Task-Driven Dictionary Learning for Hyperspectral Image Classification With Structured Sparsity Constraints

Sparse representation models a signal as a linear combination of a small number of dictionary atoms. As a generative model, it requires the dictionary to be highly redundant in order to ensure both a stable high sparsity level and a low reconstruction error for the signal. However, in practice, this requirement is usually impaired by the lack of labeled training samples. Fortunately, previous research has shown that the requirement for a redundant dictionary can be less rigorous if simultaneous sparse approximation is employed, which can be carried out by enforcing various structured sparsity constraints on the sparse codes of the neighboring pixels.

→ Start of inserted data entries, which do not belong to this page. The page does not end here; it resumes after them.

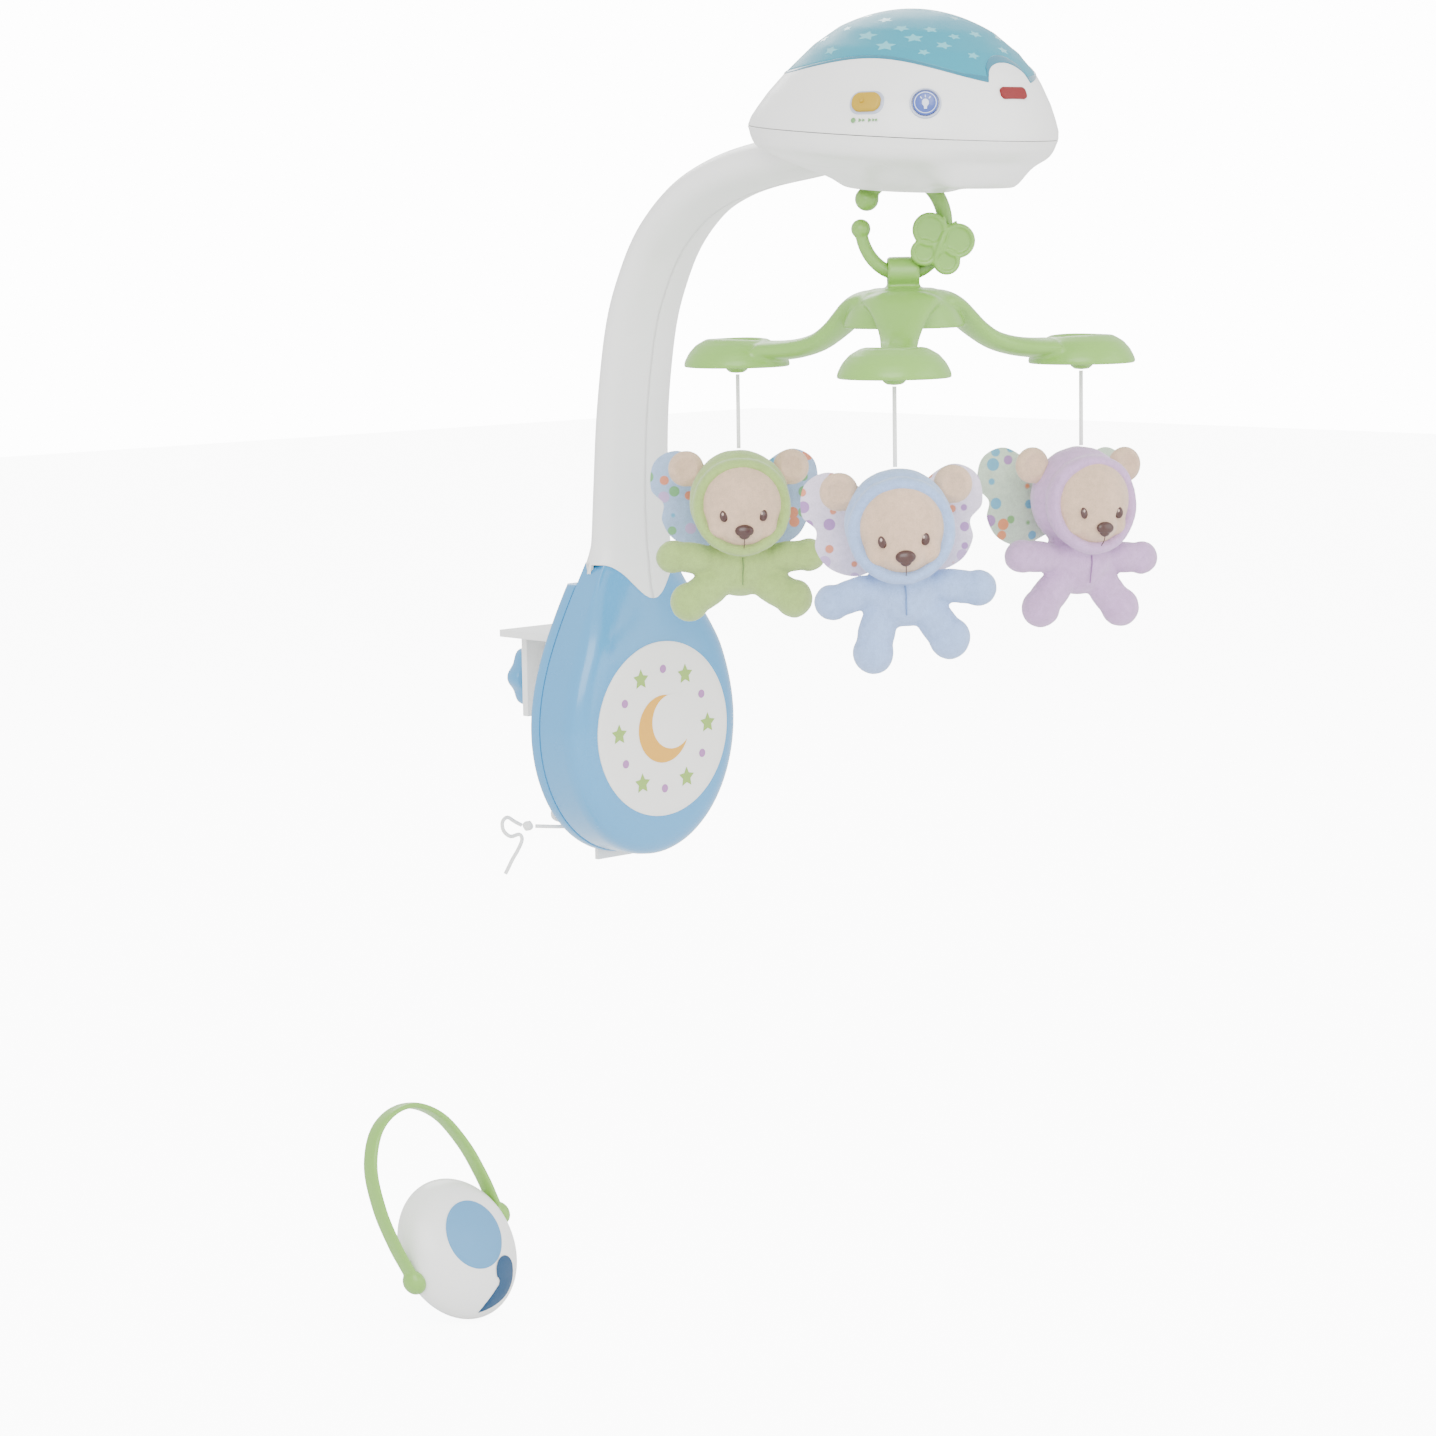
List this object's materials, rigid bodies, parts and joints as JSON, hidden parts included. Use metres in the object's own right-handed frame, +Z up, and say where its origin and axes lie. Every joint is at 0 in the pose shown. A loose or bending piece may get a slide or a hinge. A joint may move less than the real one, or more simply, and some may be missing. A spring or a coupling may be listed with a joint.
{
  "type": "crib mobile",
  "caption": "Cot-rail mobile: clamped base, curved arm, projector head turning a hanging ring and hanger with plush bears on cords, and a hand remote.",
  "frame": {"origin": "underside of the clamp's hook, over the middle of the rail", "axes": "+X along the cot rail, -Y over the cot, +Z up"},
  "size_m": [0.4868, 0.553, 0.9464],
  "materials": {
    "base_blue": "glossy moulded",
    "label_print": "printed label",
    "white_plastic": "satin moulded",
    "lens_blue": "clear tinted",
    "rim_teal": "glossy",
    "button_blue": "satin",
    "bezel_pale": "satin",
    "slider_yellow": "satin",
    "badge_red": "satin",
    "hook_orange": "satin",
    "green_plastic": "satin moulded",
    "gear_white": "moulded",
    "dark_plastic": "moulded",
    "steel": "plain",
    "brass": "plain",
    "board_green": "laminate",
    "cord_white": "braided",
    "plush_green": "short pile",
    "plush_blue": "short pile",
    "plush_lilac": "short pile",
    "wing_print": "printed",
    "pad_blue": "soft touch",
    "window_blue": "tinted clear"
  },
  "bodies": {
    "base": {"base_front_cover": "base_blue", "base_back_housing": "base_blue", "base_label": "label_print", "base_screw_left": "steel", "base_screw_right": "steel", "clamp_bracket": "white_plastic", "clamp_nut": "white_plastic", "arm_left_half": "white_plastic", "arm_right_half": "white_plastic", "arm_spigot": "dark_plastic", "tie_cord": "cord_white", "tie_bow": "cord_white"},
    "clamp_pad": {"clamp_pad": "dark_plastic"},
    "clamp_screw": {"clamp_screw": "white_plastic", "clamp_knob": "base_blue"},
    "head": {"head_lower_shell": "white_plastic", "ring_well": "white_plastic", "head_upper_shell": "white_plastic", "projector_lens": "lens_blue", "lens_rim": "rim_teal", "star_lamp": "gear_white", "speaker": "dark_plastic", "circuit_board": "board_green", "drive_motor": "steel", "gearbox_plate": "gear_white", "battery_cell_1": "steel", "battery_cell_2": "steel", "battery_cell_3": "steel", "battery_cell_4": "steel", "button_bezel": "bezel_pale", "front_badge": "badge_red"},
    "battery_door_left": {"battery_door_1": "white_plastic"},
    "battery_door_right": {"battery_door_2": "white_plastic"},
    "slider": {"slider_switch": "slider_yellow"},
    "button": {"light_button": "button_blue"},
    "pinion": {"motor_pinion": "brass"},
    "reduction": {"reduction_gear": "gear_white"},
    "output": {"output_gear": "gear_white", "output_hook": "hook_orange"},
    "drum": {"star_drum": "dark_plastic"},
    "ring": {"hanging_ring": "green_plastic", "butterfly_charm": "green_plastic"},
    "hanger": {"hanger": "green_plastic"},
    "cord_green": {"string_green": "cord_white"},
    "plush_green": {"bear_green": "plush_green", "wings_green": "wing_print"},
    "cord_blue": {"string_blue": "cord_white"},
    "plush_blue": {"bear_blue": "plush_blue", "wings_blue": "wing_print"},
    "cord_lilac": {"string_lilac": "cord_white"},
    "plush_lilac": {"bear_lilac": "plush_lilac", "wings_lilac": "wing_print"},
    "remote": {"remote_front_shell": "white_plastic", "remote_back_shell": "base_blue", "remote_signal_window": "window_blue", "remote_board": "board_green", "remote_cell_1": "steel", "remote_cell_2": "steel"},
    "remote_handle": {"remote_handle": "green_plastic"},
    "remote_pad": {"remote_pad": "pad_blue"}
  },
  "joints": [
    {"name": "clamp_pad_slide", "type": "slide", "parent": "base", "child": "clamp_pad", "axis": [0, 1, 0], "range_m": [-0.0152, 0.0038]},
    {"name": "clamp_screw_turn", "type": "hinge", "parent": "clamp_pad", "child": "clamp_screw", "pos_m": [0, 0.05, -0.038], "axis": [0, 1, 0], "range_deg": [-450, 108]},
    {"name": "head_release", "type": "slide", "parent": "base", "child": "head", "axis": [0, -1, 0], "range_m": [0, 0.03]},
    {"name": "battery_door_left_lift", "type": "slide", "parent": "head", "child": "battery_door_left", "axis": [0, 0.0802, -0.9968], "range_m": [0, 0.015]},
    {"name": "battery_door_right_lift", "type": "slide", "parent": "head", "child": "battery_door_right", "axis": [0, 0.0802, -0.9968], "range_m": [0, 0.015]},
    {"name": "slider_switch_slide", "type": "slide", "parent": "head", "child": "slider", "axis": [0.3845, -0.9231, 0], "range_m": [-0.0035, 0.0035]},
    {"name": "light_button_press", "type": "slide", "parent": "head", "child": "button", "axis": [0.685, 0.656, -0.317], "range_m": [0, 0.002], "stiffness_N_per_m": 400},
    {"name": "output_turn", "type": "hinge", "parent": "head", "child": "output", "pos_m": [0, -0.336, 0.36], "axis": [0, 0, 1], "continuous": true},
    {"name": "reduction_turn", "type": "hinge", "parent": "head", "child": "reduction", "pos_m": [0, -0.36235, 0.365], "axis": [0, 0, 1], "continuous": true},
    {"name": "pinion_turn", "type": "hinge", "parent": "head", "child": "pinion", "pos_m": [0.02435, -0.36235, 0.369], "axis": [0, 0, 1], "continuous": true},
    {"name": "drum_turn", "type": "hinge", "parent": "head", "child": "drum", "pos_m": [0, -0.336, 0.41], "axis": [0, 0, 1], "continuous": true},
    {"name": "ring_swing", "type": "hinge", "parent": "output", "child": "ring", "pos_m": [0, -0.336, 0.3465], "axis": [0.7218, -0.6921, 0], "range_deg": [-12, 12]},
    {"name": "hanger_swing", "type": "hinge", "parent": "ring", "child": "hanger", "pos_m": [0, -0.336, 0.2775], "axis": [0.7218, -0.6921, 0], "range_deg": [-12, 12]},
    {"name": "cord_green_swing", "type": "hinge", "parent": "hanger", "child": "cord_green", "pos_m": [-0.02689, -0.19504, 0.20565], "axis": [-0.9823, -0.1874, 0], "range_deg": [-15, 15]},
    {"name": "plush_green_twist", "type": "hinge", "parent": "cord_green", "child": "plush_green", "pos_m": [-0.02689, -0.19504, 0.1518], "axis": [0, 0, 1], "range_deg": [-60, 60]},
    {"name": "cord_blue_swing", "type": "hinge", "parent": "hanger", "child": "cord_blue", "pos_m": [-0.10863, -0.42977, 0.20565], "axis": [0.6534, -0.757, 0], "range_deg": [-15, 15]},
    {"name": "plush_blue_twist", "type": "hinge", "parent": "cord_blue", "child": "plush_blue", "pos_m": [-0.10863, -0.42977, 0.1518], "axis": [0, 0, 1], "range_deg": [-60, 60]},
    {"name": "cord_lilac_swing", "type": "hinge", "parent": "hanger", "child": "cord_lilac", "pos_m": [0.13552, -0.38319, 0.20565], "axis": [0.3289, 0.9444, 0], "range_deg": [-15, 15]},
    {"name": "plush_lilac_twist", "type": "hinge", "parent": "cord_lilac", "child": "plush_lilac", "pos_m": [0.13552, -0.38319, 0.1518], "axis": [0, 0, 1], "range_deg": [-60, 60]},
    {"name": "remote_lift", "type": "slide", "parent": "base", "child": "remote", "axis": [0, 0, 1], "range_m": [0, 0.1]},
    {"name": "remote_handle_turn", "type": "hinge", "parent": "remote", "child": "remote_handle", "pos_m": [-0.2083, -0.0712, -0.4349], "axis": [0.9397, 0.1314, 0.3158], "range_deg": [-75, 50]},
    {"name": "remote_pad_press", "type": "slide", "parent": "remote", "child": "remote_pad", "axis": [0, 0.9232, -0.3843], "range_m": [0, 0.0015], "stiffness_N_per_m": 500}
  ],
  "couplings": [
    {"joint": "clamp_pad_slide", "follows": "clamp_screw_turn", "m_per_rad": 0.0019099},
    {"joint": "reduction_turn", "follows": "output_turn", "ratio": -3.3333},
    {"joint": "pinion_turn", "follows": "output_turn", "ratio": 12.667},
    {"joint": "drum_turn", "follows": "output_turn", "ratio": 0.5}
  ]
}
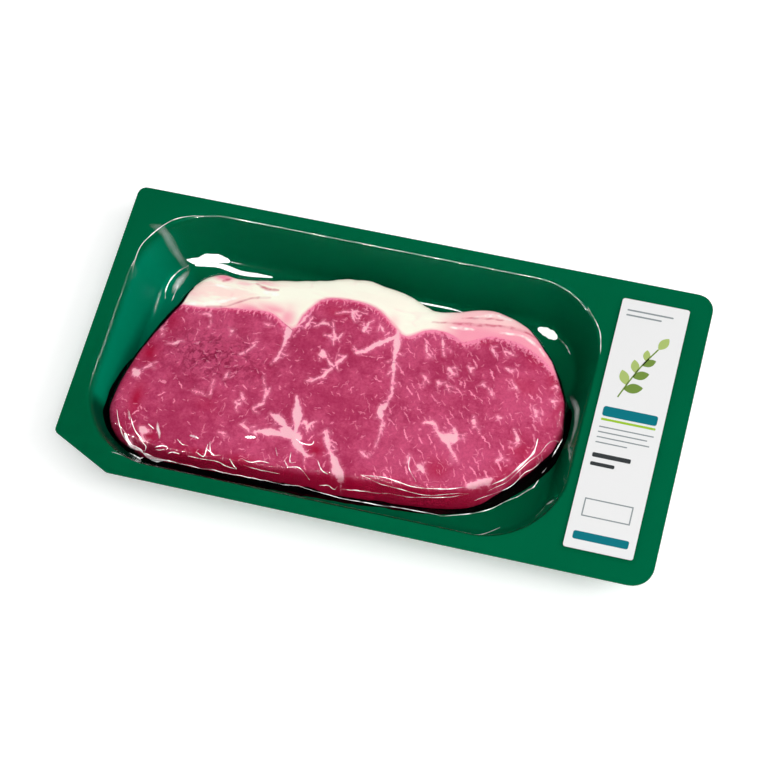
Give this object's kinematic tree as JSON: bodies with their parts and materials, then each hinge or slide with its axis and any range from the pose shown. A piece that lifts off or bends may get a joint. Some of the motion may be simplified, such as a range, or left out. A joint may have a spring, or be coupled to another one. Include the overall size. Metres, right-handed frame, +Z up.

In addition, numerous works have shown that applying a variety of dictionary learning methods for the sparse representation model can also improve the classification performance. In this paper, we highlight the task-driven dictionary learning (TDDL) algorithm, which is a general framework for the supervised dictionary learning method. We propose to enforce structured sparsity priors on the TDDL method in order to improve the performance of the hyperspectral classification. Our approach is able to benefit from both the advantages of the simultaneous sparse representation and those of the supervised dictionary learning. We enforce two different structured sparsity priors, the joint and Laplacian sparsities, on the TDDL method and provide the details of the corresponding optimization algorithms. Experiments on numerous popular hyperspectral images demonstrate that the classification performance of our approach is superior to that of the sparse representation classifier with structured priors or the TDDL method.